Sanofi-Aventis SA, the world's fourth-biggest drugmaker, said Friday it is eliminating 1,700 jobs in its U.S. pharmaceutical business in a restructuring triggered by growing generic competition and other factors.
The layoffs amount to about 25 percent of the workers in the company's U.S. pharmaceutical business, and will primarily hit sales representatives around the country and administrative staff at Sanofi's American headquarters in Bridgewater, N.J.
About 1,400 sales staff will be laid off, as well as about 300 staff in various administrative jobs, Sanofi-Aventis spokesman Jack Cox said.
"Barring any unforeseen events, we do believe the changes we're making now will make us the right size (in the U.S.) for our product portfolio through 2013, when we expect to return to growth," Cox said.
The cuts amount to about 13 percent of Sanofi's entire U.S. work force of 13,000 and 1.6 percent of the 105,000 employed worldwide.
Decisions on which employees will go are to be finalized by the middle of December.

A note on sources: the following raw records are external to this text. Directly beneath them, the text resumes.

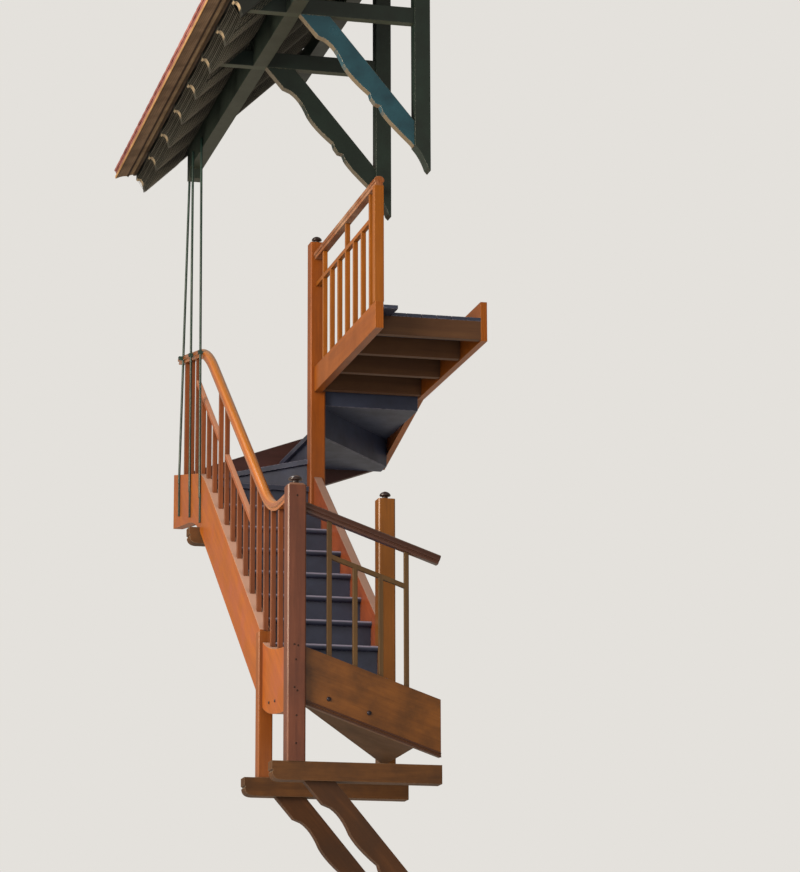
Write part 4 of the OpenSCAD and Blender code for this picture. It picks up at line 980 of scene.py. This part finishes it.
# Threads that run across the rafters are bent six times in each bay, and those that run up the slope
# three times. Each set is a grid that loses its edges in the other direction.
fine = add(net_tree, "ShaderNodeMath", {0: bay_count.outputs["Value"], 1: 6.0, 2: 2.0},
           operation="MULTIPLY_ADD")
threads = []
for count_x, count_y, removed in ((given.outputs["Strands"], fine.outputs["Value"], "X"),
                                  (4, across_count.outputs["Value"], "Y")):
    grid = add(net_tree, "GeometryNodeMeshGrid", {"Size X": extent.outputs["X"],
               "Size Y": extent.outputs["Y"], "Vertices X": count_x, "Vertices Y": count_y})
    ends = add(net_tree, "GeometryNodeInputMeshEdgeVertices")
    step = add(net_tree, "ShaderNodeVectorMath", {0: ends.outputs["Position 1"],
               1: ends.outputs["Position 2"]}, operation="SUBTRACT")
    step_parts = add(net_tree, "ShaderNodeSeparateXYZ", {"Vector": step.outputs["Vector"]})
    step_size = add(net_tree, "ShaderNodeMath", {0: step_parts.outputs[removed]}, operation="ABSOLUTE")
    crossing = add(net_tree, "FunctionNodeCompare", {"A": step_size.outputs["Value"], "B": 0.0005},
                   data_type="FLOAT", operation="GREATER_THAN")
    strands = add(net_tree, "GeometryNodeDeleteGeometry", {"Geometry": grid.outputs["Mesh"],
                  "Selection": crossing.outputs["Result"]}, domain="EDGE", mode="EDGE_FACE")
    threads.append(strands.outputs["Geometry"])
both_ways = add(net_tree, "GeometryNodeJoinGeometry")
for strand in threads:
    net_tree.links.new(strand, both_ways.inputs["Geometry"])
# The net rises with the slope, fans out with the eaves and hangs in a shallow swag in each bay
flat = add(net_tree, "GeometryNodeInputPosition")
flat_parts = add(net_tree, "ShaderNodeSeparateXYZ", {"Vector": flat.outputs["Position"]})
risen = add(net_tree, "ShaderNodeMath", {0: flat_parts.outputs["X"], 1: given.outputs["Slope"]},
            operation="MULTIPLY")
centre = add(net_tree, "ShaderNodeSeparateXYZ", {"Vector": middle.outputs[1]})
true_y = add(net_tree, "ShaderNodeMath", {0: flat_parts.outputs["Y"], 1: centre.outputs["Y"]},
             operation="ADD")
phase = add(net_tree, "ShaderNodeMath", {0: true_y.outputs["Value"], 1: given.outputs["First"]},
            operation="SUBTRACT")
turns = add(net_tree, "ShaderNodeMath", {0: phase.outputs["Value"], 1: given.outputs["Bay"]},
            operation="DIVIDE")
angle = add(net_tree, "ShaderNodeMath", {0: turns.outputs["Value"], 1: math.pi}, operation="MULTIPLY")
swing = add(net_tree, "ShaderNodeMath", {0: angle.outputs["Value"]}, operation="SINE")
slack = add(net_tree, "ShaderNodeMath", {0: swing.outputs["Value"]}, operation="ABSOLUTE")
drop = add(net_tree, "ShaderNodeMath", {0: slack.outputs["Value"], 1: given.outputs["Sag"]},
           operation="MULTIPLY")
level_z = add(net_tree, "ShaderNodeMath", {0: risen.outputs["Value"], 1: drop.outputs["Value"]},
              operation="SUBTRACT")
from_centre = add(net_tree, "ShaderNodeMath", {0: true_y.outputs["Value"], 1: given.outputs["Middle"]},
                  operation="SUBTRACT")
fanned_x = add(net_tree, "ShaderNodeMath", {0: from_centre.outputs["Value"], 1: given.outputs["Fan"],
               2: flat_parts.outputs["X"]}, operation="MULTIPLY_ADD")
fanned_z = add(net_tree, "ShaderNodeMath", {0: from_centre.outputs["Value"], 1: given.outputs["Fan_Slope"],
               2: level_z.outputs["Value"]}, operation="MULTIPLY_ADD")
hung = add(net_tree, "ShaderNodeCombineXYZ", {"X": fanned_x.outputs["Value"],
           "Y": flat_parts.outputs["Y"], "Z": fanned_z.outputs["Value"]})
moved = add(net_tree, "ShaderNodeVectorMath", {0: hung.outputs["Vector"], 1: middle.outputs[1]},
            operation="ADD")
draped = add(net_tree, "GeometryNodeSetPosition", {"Geometry": both_ways.outputs["Geometry"],
             "Position": moved.outputs["Vector"]})
lines = add(net_tree, "GeometryNodeMeshToCurve", {"Mesh": draped.outputs["Geometry"]})
round_cord = add(net_tree, "GeometryNodeCurvePrimitiveCircle", {"Resolution": 3,
                 "Radius": given.outputs["Thread"]}, mode="RADIUS")
corded = add(net_tree, "GeometryNodeCurveToMesh", {"Curve": lines.outputs["Curve"],
             "Profile Curve": round_cord.outputs["Curve"], "Fill Caps": True})
real = add(net_tree, "GeometryNodeRealizeInstances", {"Geometry": corded.outputs["Mesh"]})
finished = add(net_tree, "GeometryNodeSetMaterial", {"Geometry": real.outputs["Geometry"],
               "Material": given.outputs["Finish"]})
add(net_tree, "NodeGroupOutput", {"Geometry": finished.outputs["Geometry"]})


def under_rafter(x):
    """Height of the undersides of the rafters, which meet the outside of the eaves plate at 4.600."""
    return 4.600 + (x - outer_face) * roof_slope


# The panels lie between the eaves plate and its neighbours. Each has its outer and inner edge as X and the
# height over the undersides, its two ends, and how much it fans out. The last follows the rafter feet.
net_start, net_end = -0.020, 3.634
panels = (("front", -1.122, -0.004, -0.880, -0.004, net_start, 0.140, roof_splay),
          ("middle", -1.122, -0.004, -0.880, -0.004, 0.210, 1.097, roof_splay),
          ("back", -1.122, -0.004, -0.898, -0.004, 1.167, net_end, roof_splay),
          ("inner", -0.766, -0.004, -0.098, -0.004, net_start, net_end, 0.0),
          ("eaves", foot_x - 0.004, 0.143796, foot_x + 0.048, 0.00645, net_start, net_end, roof_splay))
for panel, x0, over0, x1, over1, y0, y1, fan in panels:
    z0, z1 = under_rafter(x0) + over0, under_rafter(x1) + over1
    sheet = mesh_piece("net_sheet", [(x0, y0, z0), (x1, y0, z1), (x1, y1, z1), (x0, y1, z0)],
                       [(0, 1, 2, 3)])
    net = grow(panel + "_bird_net", net_tree, sheet, Mesh=mesh_size,
               Strands=1 + round(math.hypot(x1 - x0, z1 - z0) / mesh_size), Slope=(z1 - z0) / (x1 - x0),
               Fan=fan, Fan_Slope=fan * roof_slope, Middle=roof_middle, Thread=thread_radius, Sag=sag,
               First=first_rafter, Bay=rafter_bay, Finish=net_cord)
    set_outward(net)
    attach(net, "root")
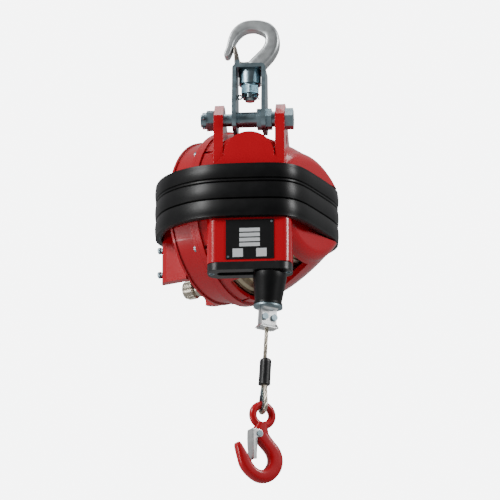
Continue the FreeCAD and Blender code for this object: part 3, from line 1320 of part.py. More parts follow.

The head of Sanofi's U.S. business, Gregory Irace, announced the plan to employees Friday morning.
It's part of an industrywide trend to cut costs as increasing generic competition limits revenue.
The company says the move will allow it to focus people and resources on key areas for the American pharmaceutical business _ medicines to treat diabetes, cancer and heart problems that can lead to dangerous blood clots.
In New York trading, Sanofi-Aventis shares rose 18 cents to $34.22 Friday morning.